From: Frank Heckenbach
Subject: Re: Quoting special characters (was: Re: Possible solution for special characters in makefile paths)
Date: Tue, 25 Feb 2014 00:05:59 +0100

Paul Smith wrote:

> On Mon, 2014-02-24 at 18:58 +0200, Eli Zaretskii wrote:
> That's what I'm doing: assuming we implement your suggestion of
> backslash-quoted whitespace, which I do agree could work _on the parsing
> side_, let's discuss the problems that will have to be solved on the
> expansion side as a result of this syntax.
> 
> I need you to help me solve them, because I think they are insoluble
> (not just hard) but you seem to think it could be done.  So please help
> me see how it could be made to work.
> 
> > >    FOO = foo\ bar
> > >    BAR = case '$@' in (a\ b) echo '$(FOO)' ;; esac
> > > 
> > >    $(FOO): ; $(BAR)
> > > 
> > >   case 'foo bar' in (a b) echo 'foo bar' ;; esac
> > > 
> > > which is a syntax error.

Let me chime in with my interpretation of Eli's suggestion. In this
case, FOO would be stored as is (foo\ bar) with make understanding
that (every) variable value is a string quoted according to shell
syntax, so this would be treated as a single word (e.g. when used in
a prerequisite list, in $(addprefix) etc.). In the command-line it
would also substituted as is, so no change from the existing
behaviour here.

> > >    FOO = a\ b
> > >    all: ; @echo '$(FOO)'
> > >
> > > MUST print "a\ b".  It CANNOT print "a b".
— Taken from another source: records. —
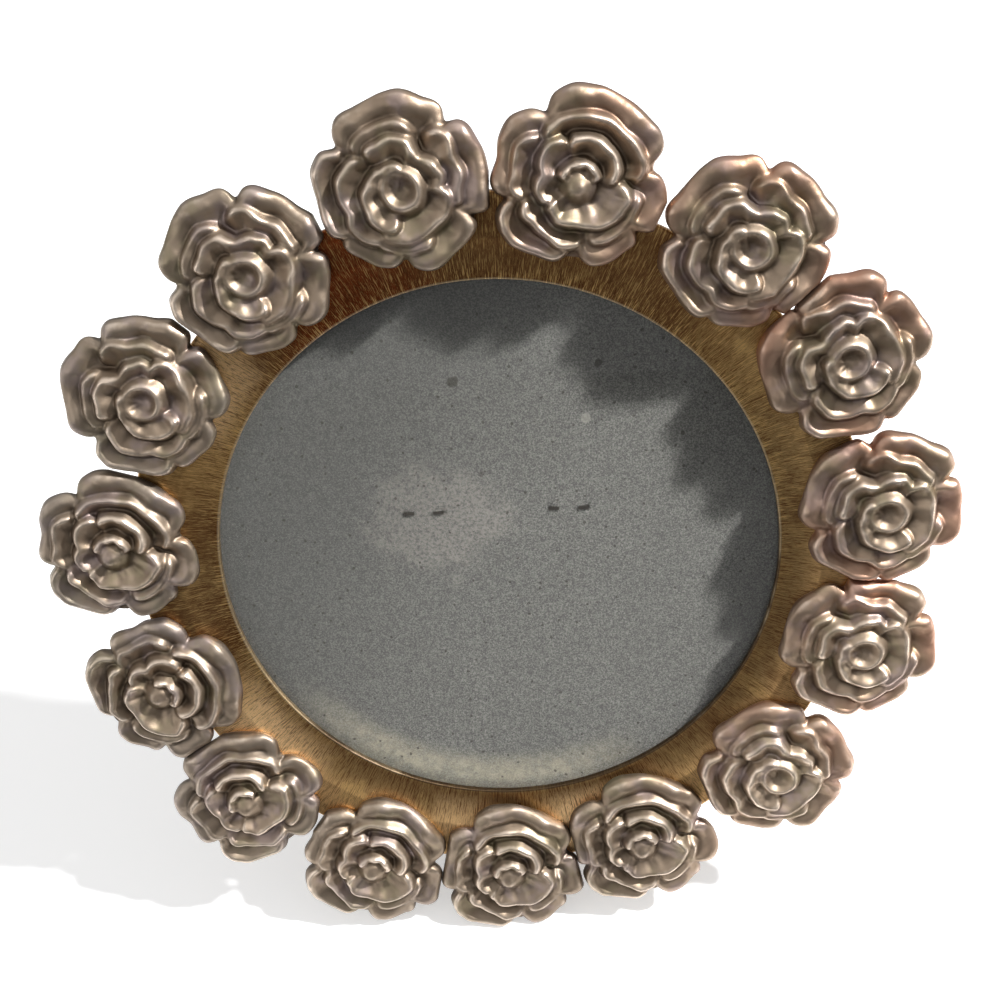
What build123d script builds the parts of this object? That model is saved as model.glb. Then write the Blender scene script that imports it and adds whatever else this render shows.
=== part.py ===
from build123d import *
import os
from math import cos, pi, radians, sin, tan

# A round table photo frame: a dished brass ring with cast roses set round it, a glass,
# a grey backing board with a velvet back, and an easel leg on a pinned strap hinge.
# Everything is built flat in the plane of the ring, with X to the right, Y up and Z
# towards the viewer, and Z = 0 at the front edge of the window. The whole frame is
# then leaned back on its leg, so that Z is up, the viewer stands at -Y and the table
# is Z = 0. All lengths are in millimetres and all angles in degrees.

# Driving dimensions: window, ring and roses
window_radius = 44.5
lip_width = 3.4
rim_wall = 2.4
flange_width = 7.2
lip_thickness = 0.9
cove_rise = 1.9
cove_width = 6.6
flange_thickness = 1.7
rose_count = 15
rose_outset = 2.4
rose_fill_share = 1.012
rose_gap = 0.12
rose_height = 4.9

# Driving dimensions: stance
lean_deg = 15.0
leg_open_deg = 32.0
stance_flat = 0.35

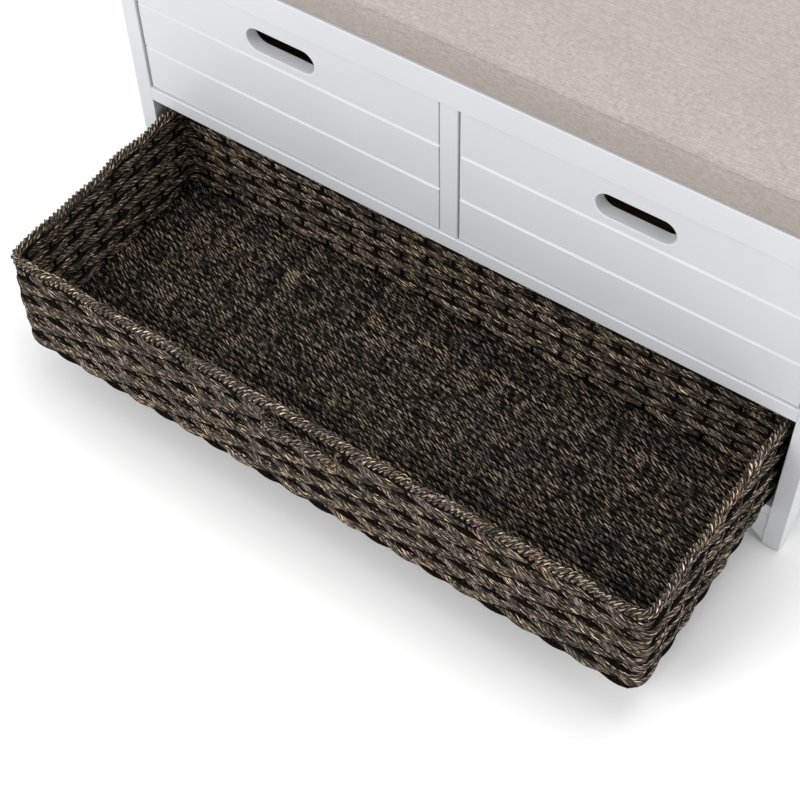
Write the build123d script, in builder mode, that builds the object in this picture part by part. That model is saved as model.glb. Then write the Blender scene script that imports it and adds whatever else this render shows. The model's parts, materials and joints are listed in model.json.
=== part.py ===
from build123d import *
import os

# Entryway bench: a painted wooden carcass with two plank-front drawers, a wide woven basket on
# a shelf below them, and a loose seat cushion. Sizes are in millimetres, +Z is up, +X is to the
# right when the front is faced, and the front faces -Y. The origin is on the floor, at
# the centre of the space that the bench takes up with its basket drawn out.

# ---- carcass ----
WIDTH = 825.0           # over the two side panels
DEPTH = 340.0           # front edge to back edge of a side panel
TOP_Z = 441.0           # top of the carcass, where the cushion lies
SIDE_T = 20.0           # side panels
TOP_T = 16.0            # board under the cushion
RAIL_H = 33.5           # top rail, seen from the front
RAIL_T = 18.0
PLANK_H = 59.0          # one plank of a drawer front; a front is three planks high
DECK_T = 17.5           # board under the drawers
DIVIDER_T = 20.5
SHELF_TOP = 65.0        # board that the basket stands on
SHELF_T = 16.0
BACK_T = 5.0            # back sheet
BACK_SET = 3.0          # back sheet, in from the back edges of the side panels
EASE = 1.0              # rounding of the edges that a hand meets
STILE_SET = 1.0         # divider, in from the front
SHELF_SET = 2.0         # shelf and foot brackets, in from the front

# ---- feet ----
GLIDE_H = 2.0
GLIDE_R = 5.5
GLIDE_NAIL_R = 1.2
GLIDE_NAIL = 12.0
TOE = 15.0              # length of a foot where it meets the floor
KNEE = (31.0, 14.0)     # where the foot stops flaring: distance from the edge, height
ARCH = (38.0, 46.0)     # top corner of the arch between two feet
BRACKET_W = 48.0
BRACKET_LAND = 3.0      # the bracket's thin end

# ---- drawers ----
GAP = 1.8               # round a drawer front
FRONT_SET = 2.5         # drawer front, in from the front
FRONT_T = 15.0
VEE_W = 4.2             # V-groove between two planks
VEE_D = 2.2
HOLE_W = 84.0           # hand-hole
HOLE_H = 28.0
HOLE_DROP = 33.5        # its middle, below the top rail
BOX_CLEAR = 5.0         # drawer box to carcass, each side
BOX_T = 12.0
BOX_Z = (238.0, 368.0)
BOX_L = 285.0
BOTTOM_T = 4.0
BOTTOM_Z = 246.0
BOTTOM_IN = 5.0         # how far the bottom sits in its grooves
RUNNER_W = 10.5
RUNNER_H = 14.0
RUNNER_Z = 303.5        # middle height
RUNNER_L = 282.0
RUNNER_PLAY = 0.5       # above and below a runner in its groove
GROOVE_D = 6.5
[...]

Same here, echo 'a\ b' still prints "a\ b". OTOH, echo $(FOO) would
print "a b", of course.

> As discussed before, our desired result is that this makefile:
> 
>   FOO = foo\ bar
>   $(FOO): ; @echo '$(FOO)' > '$@'
> 
> would run this command:
> 
>   echo 'foo bar' > 'foo bar'

That's were I differ (but I hope Eli will follow me here). I'd say
it should run "echo 'foo\ bar' > 'foo\ bar'", i.e. write to a file
with an embedded backslash.

That's probably not what was intended, but I'd blame this on the
users. They should just write (without worries, if we declare that
$@ (or other variables) are always quoted (for a POSIX shell)):

   $(FOO): ; @echo $(FOO) > $@

Which also works today as long as $@ contains only harmless
characters, and which is what most makefiles actually do.
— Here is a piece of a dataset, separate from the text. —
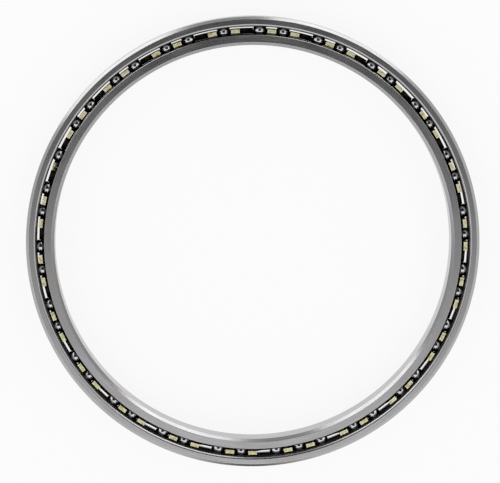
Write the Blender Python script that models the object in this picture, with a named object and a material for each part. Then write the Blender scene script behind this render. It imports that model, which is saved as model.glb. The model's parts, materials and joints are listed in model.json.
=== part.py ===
"""Thin section ball bearing of deep groove form, lying flat on one side face.

The origin is on the bearing's axis, at the lower side face, and +Z is the axis. Two ground steel
races carry a full-circle groove each. A brass cage between them is one L-shaped strip rolled
into a ring with its ends lapped: a foot that runs near the inner land, and webs that stand up
from it. Its pockets open upwards (+Z), in turn short snap-over pockets, which grip their ball
past its middle, and long ones, in which the ball floats. All lengths are in metres.
"""

import math

import bmesh
import bpy
from mathutils import Matrix, Vector

# Section of the bearing
BORE_DIAMETER = 0.0889
SECTION_HEIGHT = 0.00635
WIDTH = 0.00635
BALL_DIAMETER = 0.003175
LAND_GAP = 0.00178
CORNER_CHAMFER = 0.00064
INNER_LAND_EDGE_BREAK = 0.00012
OUTER_LAND_EDGE_BREAK = 0.00022

# Grooves: their radius is this share of the ball's diameter
GROOVE_CONFORMITY = 0.52
BALL_CLEARANCE = 0.00006

# Cage
CAGE_OUTER_CLEARANCE = 0.00045
WEB_THICKNESS = 0.00085
FOOT_GUIDE_CLEARANCE = 0.00013
FOOT_HEIGHT = 0.0009
CAGE_SIDE_RECESS = 0.00035
WEB_LENGTH = 0.00178
POCKET_CLEARANCE = 0.0001675
SNAP_GRIP = 0.0002
MOUTH_CLEARANCE = 0.000035
LEAST_LONG_POCKET = 0.006
LOOSE_BALL_CLEARANCE = 0.00006

# Lap at the cage's seam
SEAM_GAP = 0.00012
SEAM_LAP_LENGTH = 0.0011
SEAM_STEP_DEPTH = 0.00045

# Directions as clock angles: degrees clockwise from +Y, seen from above
SEAM_CLOCK_ANGLE = 291.6
LOOSE_BALLS_TOWARDS = 172.0

# Faceting
RACE_SEGMENTS = 88
GROOVE_SEGMENTS = 6
CAGE_SEGMENTS = 72
POCKET_ARC_SEGMENTS = 8
BALL_SUBDIVISION_COUNT = 2
CUTTER_MARGIN = 0.0005
SHARP_ANGLE = math.radians(25)

# Worked out from the sizes above
BORE_RADIUS = BORE_DIAMETER / 2
OUTSIDE_RADIUS = BORE_RADIUS + SECTION_HEIGHT
PITCH_RADIUS = (BORE_RADIUS + OUTSIDE_RADIUS) / 2
INNER_LAND_RADIUS = PITCH_RADIUS - LAND_GAP / 2
OUTER_LAND_RADIUS = PITCH_RADIUS + LAND_GAP / 2
MIDDLE_HEIGHT = WIDTH / 2
BALL_RADIUS = BALL_DIAMETER / 2
GROOVE_RADIUS = GROOVE_CONFORMITY * BALL_DIAMETER
GROOVE_CENTRE_OFFSET = GROOVE_RADIUS - BALL_RADIUS - BALL_CLEARANCE
POCKET_RADIUS = BALL_RADIUS + POCKET_CLEARANCE
CAGE_OUTER_RADIUS = OUTER_LAND_RADIUS - CAGE_OUTER_CLEARANCE
WEB_INNER_RADIUS = CAGE_OUTER_RADIUS - WEB_THICKNESS
WEB_MIDDLE_RADIUS = CAGE_OUTER_RADIUS - WEB_THICKNESS / 2
FOOT_INNER_RADIUS = INNER_LAND_RADIUS + FOOT_GUIDE_CLEARANCE
CAGE_BACK = CAGE_SIDE_RECESS
FOOT_TOP = CAGE_BACK + FOOT_HEIGHT
CAGE_FRONT = WIDTH - CAGE_SIDE_RECESS

PITCH_LENGTH = math.tau * PITCH_RADIUS
SHORT_STEP_LENGTH = 2 * POCKET_RADIUS + WEB_LENGTH
LEAST_LONG_STEP_LENGTH = LEAST_LONG_POCKET + WEB_LENGTH
SHORT_POCKETS = int((PITCH_LENGTH - LEAST_LONG_STEP_LENGTH)
                    // (SHORT_STEP_LENGTH + LEAST_LONG_STEP_LENGTH))
LONG_POCKETS = SHORT_POCKETS + 1
LONG_STEP_LENGTH = (PITCH_LENGTH - SHORT_POCKETS * SHORT_STEP_LENGTH) / LONG_POCKETS
LONG_POCKET = LONG_STEP_LENGTH - WEB_LENGTH


def clear_scene():
    for obj in list(bpy.data.objects):
        bpy.data.objects.remove(obj, do_unlink=True)


def metal(name, colour, roughness):
    material = bpy.data.materials.new(name)
    material.use_nodes = True
    shader = material.node_tree.nodes["Principled BSDF"]
    shader.inputs["Base Color"].default_value = (*colour, 1.0)
    shader.inputs["Metallic"].default_value = 1.0
    shader.inputs["Roughness"].default_value = roughness
    material.diffuse_color = (*colour, 1.0)
    return material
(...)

Actually, in all the examples above, there would be no change in
behaviour at all. Changes would occur where make gets strings that
need quoting e.g. from $(wildcard) and possibly from environment
variables; and most importantly, where it needs to do word
splitting, e.g. in target or dependency lists:

FOO = foo\ bar
all: $(FOO)

Now: Depends on "foo\" and "bar.

Then: Depends on "foo bar".

Possible problem: File names with a trailing \ (uncommon on Unix,
possible as directory names on Windows, but probably usually written
without a trailing \).

And in some built-in functions, e.g.:

FOO = foo\ bar
all: ; @echo '"$(addsuffix .txt,$(FOO))"'

Now: echo '"foo\.txt bar.txt"'

Then: echo '"foo\ bar.txt"'

(That corresponds to answer #2 in your previous quiz, while you and
Eli agreed on #1. But I say to get #1, don't quote manually.)

That's clearly a change, some would say for the better, but still
backward-incompatible. The question is, can we afford this
incompatibility and does POSIX allow it?